Workplace investigation are recommended in a number of situations, including when there are allegations of workplace bullying, violence or harassment; when there is a suspicion of workplace conduct that may lead to discipline or termination; to confirm or deny violations of the human rights legislation; or when there has been a health and safety incident.   

The investigation process requires patience and understanding.  Often, difficult questions are asked of employees and managers.  Evidence must be gathered so as to maintain solicitor-client privilege and to protect against requests for disclosure of the investigators work product.  Interviews must be conducted respectfully, but with an eye to determining the facts underlying the investigation.  Difficult conclusions about workplace behaviour are typically required.

We have conducted workplace investigations.  We have interviewed witnesses, gathered and catalogued evidence, and prepared investigation reports. 
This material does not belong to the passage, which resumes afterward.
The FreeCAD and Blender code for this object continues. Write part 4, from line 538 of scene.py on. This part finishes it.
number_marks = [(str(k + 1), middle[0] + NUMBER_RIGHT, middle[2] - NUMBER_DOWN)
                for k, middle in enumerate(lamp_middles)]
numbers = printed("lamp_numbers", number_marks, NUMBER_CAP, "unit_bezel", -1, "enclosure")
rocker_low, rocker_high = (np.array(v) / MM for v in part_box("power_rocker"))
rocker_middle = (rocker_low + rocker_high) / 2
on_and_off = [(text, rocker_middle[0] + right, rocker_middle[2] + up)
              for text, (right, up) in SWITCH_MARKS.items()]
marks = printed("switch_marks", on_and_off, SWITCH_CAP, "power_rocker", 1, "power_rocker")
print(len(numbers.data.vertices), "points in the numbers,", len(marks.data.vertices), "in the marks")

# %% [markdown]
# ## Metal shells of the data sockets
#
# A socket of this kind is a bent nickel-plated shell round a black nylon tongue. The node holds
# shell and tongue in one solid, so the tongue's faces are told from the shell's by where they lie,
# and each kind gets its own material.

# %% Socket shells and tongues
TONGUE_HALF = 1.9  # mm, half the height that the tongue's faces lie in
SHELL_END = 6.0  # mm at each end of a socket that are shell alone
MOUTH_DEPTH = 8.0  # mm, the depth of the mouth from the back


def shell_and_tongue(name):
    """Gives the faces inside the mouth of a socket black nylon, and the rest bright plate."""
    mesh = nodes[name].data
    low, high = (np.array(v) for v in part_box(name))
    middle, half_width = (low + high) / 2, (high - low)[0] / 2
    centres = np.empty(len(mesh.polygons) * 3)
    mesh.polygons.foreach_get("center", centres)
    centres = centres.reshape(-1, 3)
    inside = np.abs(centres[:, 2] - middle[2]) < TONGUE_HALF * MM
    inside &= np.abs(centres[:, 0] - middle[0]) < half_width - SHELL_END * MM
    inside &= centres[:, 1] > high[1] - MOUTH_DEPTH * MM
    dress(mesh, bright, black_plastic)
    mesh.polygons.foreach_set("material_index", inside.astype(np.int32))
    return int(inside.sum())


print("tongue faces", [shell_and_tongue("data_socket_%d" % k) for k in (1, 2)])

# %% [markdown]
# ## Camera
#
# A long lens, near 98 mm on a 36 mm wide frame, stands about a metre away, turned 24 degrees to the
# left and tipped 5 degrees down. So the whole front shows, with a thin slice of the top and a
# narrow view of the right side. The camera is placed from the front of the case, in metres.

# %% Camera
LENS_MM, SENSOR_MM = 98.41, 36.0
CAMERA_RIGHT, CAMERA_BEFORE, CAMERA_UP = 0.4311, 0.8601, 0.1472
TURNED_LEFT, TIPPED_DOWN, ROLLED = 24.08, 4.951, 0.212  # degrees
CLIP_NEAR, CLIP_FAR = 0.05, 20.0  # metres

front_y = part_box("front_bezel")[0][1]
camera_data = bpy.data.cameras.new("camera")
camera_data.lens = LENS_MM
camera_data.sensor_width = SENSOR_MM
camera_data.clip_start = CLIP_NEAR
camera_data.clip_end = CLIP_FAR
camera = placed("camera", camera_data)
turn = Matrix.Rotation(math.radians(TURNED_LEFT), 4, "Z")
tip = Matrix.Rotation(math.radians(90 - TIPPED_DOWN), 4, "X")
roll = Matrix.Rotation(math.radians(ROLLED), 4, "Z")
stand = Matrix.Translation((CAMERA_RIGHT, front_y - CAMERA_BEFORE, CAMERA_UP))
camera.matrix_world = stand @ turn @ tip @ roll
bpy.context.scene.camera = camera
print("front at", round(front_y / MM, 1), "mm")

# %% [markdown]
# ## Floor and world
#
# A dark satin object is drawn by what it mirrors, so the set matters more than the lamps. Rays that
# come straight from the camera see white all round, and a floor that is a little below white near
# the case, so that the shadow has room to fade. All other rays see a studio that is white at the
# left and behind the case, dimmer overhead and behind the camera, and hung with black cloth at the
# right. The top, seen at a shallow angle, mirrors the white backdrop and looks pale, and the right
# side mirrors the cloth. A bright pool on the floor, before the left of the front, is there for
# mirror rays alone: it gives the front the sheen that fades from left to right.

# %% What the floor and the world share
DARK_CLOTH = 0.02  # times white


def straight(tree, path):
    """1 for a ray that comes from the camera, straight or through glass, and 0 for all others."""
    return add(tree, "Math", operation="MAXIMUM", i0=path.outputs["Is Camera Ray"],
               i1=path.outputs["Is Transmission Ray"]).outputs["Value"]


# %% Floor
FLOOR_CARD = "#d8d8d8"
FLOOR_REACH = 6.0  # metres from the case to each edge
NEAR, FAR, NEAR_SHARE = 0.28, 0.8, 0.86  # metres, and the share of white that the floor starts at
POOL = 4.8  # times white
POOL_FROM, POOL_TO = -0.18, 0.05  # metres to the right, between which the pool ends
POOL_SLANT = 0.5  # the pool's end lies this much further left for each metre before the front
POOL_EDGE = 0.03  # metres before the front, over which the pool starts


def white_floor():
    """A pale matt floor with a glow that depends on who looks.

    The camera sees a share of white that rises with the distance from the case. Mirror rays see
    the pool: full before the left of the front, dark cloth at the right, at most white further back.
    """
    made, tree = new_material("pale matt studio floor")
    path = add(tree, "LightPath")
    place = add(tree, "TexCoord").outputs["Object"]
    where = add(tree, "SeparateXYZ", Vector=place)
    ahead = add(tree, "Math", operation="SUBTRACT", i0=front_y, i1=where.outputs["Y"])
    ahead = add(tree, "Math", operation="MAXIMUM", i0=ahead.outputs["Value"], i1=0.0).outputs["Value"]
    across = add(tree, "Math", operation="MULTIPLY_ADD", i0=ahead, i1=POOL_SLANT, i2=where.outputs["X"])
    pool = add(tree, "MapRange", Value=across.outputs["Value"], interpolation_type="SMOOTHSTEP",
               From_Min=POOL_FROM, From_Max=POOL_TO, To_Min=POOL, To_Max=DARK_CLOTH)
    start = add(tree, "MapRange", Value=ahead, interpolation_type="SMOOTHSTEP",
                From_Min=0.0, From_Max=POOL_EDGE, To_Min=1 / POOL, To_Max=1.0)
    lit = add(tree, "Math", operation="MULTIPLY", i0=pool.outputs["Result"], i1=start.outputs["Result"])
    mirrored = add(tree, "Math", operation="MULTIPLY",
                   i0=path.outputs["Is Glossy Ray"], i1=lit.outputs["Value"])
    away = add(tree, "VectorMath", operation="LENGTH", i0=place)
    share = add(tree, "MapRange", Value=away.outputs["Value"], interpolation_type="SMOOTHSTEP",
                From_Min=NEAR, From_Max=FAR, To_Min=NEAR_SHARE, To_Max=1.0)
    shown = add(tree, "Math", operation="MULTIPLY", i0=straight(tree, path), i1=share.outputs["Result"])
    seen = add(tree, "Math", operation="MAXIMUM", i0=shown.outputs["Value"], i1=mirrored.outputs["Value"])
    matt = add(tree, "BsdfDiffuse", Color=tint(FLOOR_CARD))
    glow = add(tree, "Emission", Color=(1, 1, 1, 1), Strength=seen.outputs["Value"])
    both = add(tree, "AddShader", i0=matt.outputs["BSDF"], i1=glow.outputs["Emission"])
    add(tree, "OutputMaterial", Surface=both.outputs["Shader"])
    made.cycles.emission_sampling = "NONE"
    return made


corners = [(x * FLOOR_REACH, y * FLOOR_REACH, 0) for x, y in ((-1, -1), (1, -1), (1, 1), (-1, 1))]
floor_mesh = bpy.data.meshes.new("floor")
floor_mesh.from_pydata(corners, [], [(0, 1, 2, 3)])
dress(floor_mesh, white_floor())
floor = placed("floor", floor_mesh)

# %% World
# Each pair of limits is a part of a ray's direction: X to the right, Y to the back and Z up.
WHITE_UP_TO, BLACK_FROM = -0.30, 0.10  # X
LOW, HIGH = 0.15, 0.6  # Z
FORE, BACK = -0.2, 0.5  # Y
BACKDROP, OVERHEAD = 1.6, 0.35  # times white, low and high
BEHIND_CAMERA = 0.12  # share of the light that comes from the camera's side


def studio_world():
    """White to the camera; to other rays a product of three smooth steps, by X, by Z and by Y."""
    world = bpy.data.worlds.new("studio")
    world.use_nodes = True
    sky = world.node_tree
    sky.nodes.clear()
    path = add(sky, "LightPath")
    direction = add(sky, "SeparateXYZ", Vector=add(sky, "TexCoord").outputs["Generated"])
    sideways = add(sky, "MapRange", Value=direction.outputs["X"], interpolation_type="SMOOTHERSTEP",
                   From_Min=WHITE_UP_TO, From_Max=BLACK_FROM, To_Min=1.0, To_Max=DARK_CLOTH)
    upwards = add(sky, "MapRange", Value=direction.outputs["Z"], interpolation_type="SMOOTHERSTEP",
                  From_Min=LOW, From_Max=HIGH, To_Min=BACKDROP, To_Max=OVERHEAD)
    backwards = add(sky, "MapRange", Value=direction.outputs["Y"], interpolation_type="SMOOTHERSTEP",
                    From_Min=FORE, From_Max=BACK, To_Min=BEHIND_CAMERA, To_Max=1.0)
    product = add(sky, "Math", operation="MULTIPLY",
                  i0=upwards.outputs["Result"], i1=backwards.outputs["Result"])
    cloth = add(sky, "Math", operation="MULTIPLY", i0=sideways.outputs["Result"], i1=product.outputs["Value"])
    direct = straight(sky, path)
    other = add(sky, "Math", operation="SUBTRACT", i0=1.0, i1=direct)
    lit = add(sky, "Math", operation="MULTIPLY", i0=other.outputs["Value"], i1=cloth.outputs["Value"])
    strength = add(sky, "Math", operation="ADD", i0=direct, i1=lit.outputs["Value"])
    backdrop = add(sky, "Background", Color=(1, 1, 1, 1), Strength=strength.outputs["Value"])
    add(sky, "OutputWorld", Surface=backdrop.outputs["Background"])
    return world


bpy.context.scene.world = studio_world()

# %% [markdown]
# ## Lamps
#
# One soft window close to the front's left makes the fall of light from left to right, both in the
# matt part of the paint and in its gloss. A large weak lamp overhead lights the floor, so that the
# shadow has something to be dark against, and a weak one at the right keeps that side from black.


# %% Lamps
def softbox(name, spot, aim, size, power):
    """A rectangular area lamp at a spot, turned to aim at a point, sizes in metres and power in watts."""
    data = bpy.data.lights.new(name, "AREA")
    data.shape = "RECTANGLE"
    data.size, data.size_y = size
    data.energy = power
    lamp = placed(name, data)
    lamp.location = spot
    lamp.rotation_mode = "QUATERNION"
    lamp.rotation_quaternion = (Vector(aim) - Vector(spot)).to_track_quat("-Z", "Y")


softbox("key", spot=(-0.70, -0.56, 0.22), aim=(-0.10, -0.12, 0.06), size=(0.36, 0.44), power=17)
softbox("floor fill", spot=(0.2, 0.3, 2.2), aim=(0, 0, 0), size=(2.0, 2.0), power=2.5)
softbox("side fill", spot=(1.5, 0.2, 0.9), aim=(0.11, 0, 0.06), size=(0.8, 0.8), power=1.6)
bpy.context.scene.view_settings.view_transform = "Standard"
Not all employers want to hire outside counsel to conduct their workplace investigations.  In these cases, we help train and coach ‘internal’ investigators, guiding them through the investigation process and providing advice and counsel in connection with the preparation of investigation reports.

Various pieces of employment legislation require workplace training, notably the Accessibility for Ontarians with Disabilities Act, 2005, the Ontario Human Rights Code,  and the Occupational Health and Safety Act.    

Whether or not required by legislation, workplace training is recommended in a number of areas including with regard to respect in the workplace, how to appropriately impose discipline and carry out terminations, employee relations, human rights, and issues related to disability and accommodation.

We have been regularly called upon to develop training materials and carry out workplace training on behalf of our clients.  We can provide materials for use within the workplace after the training session.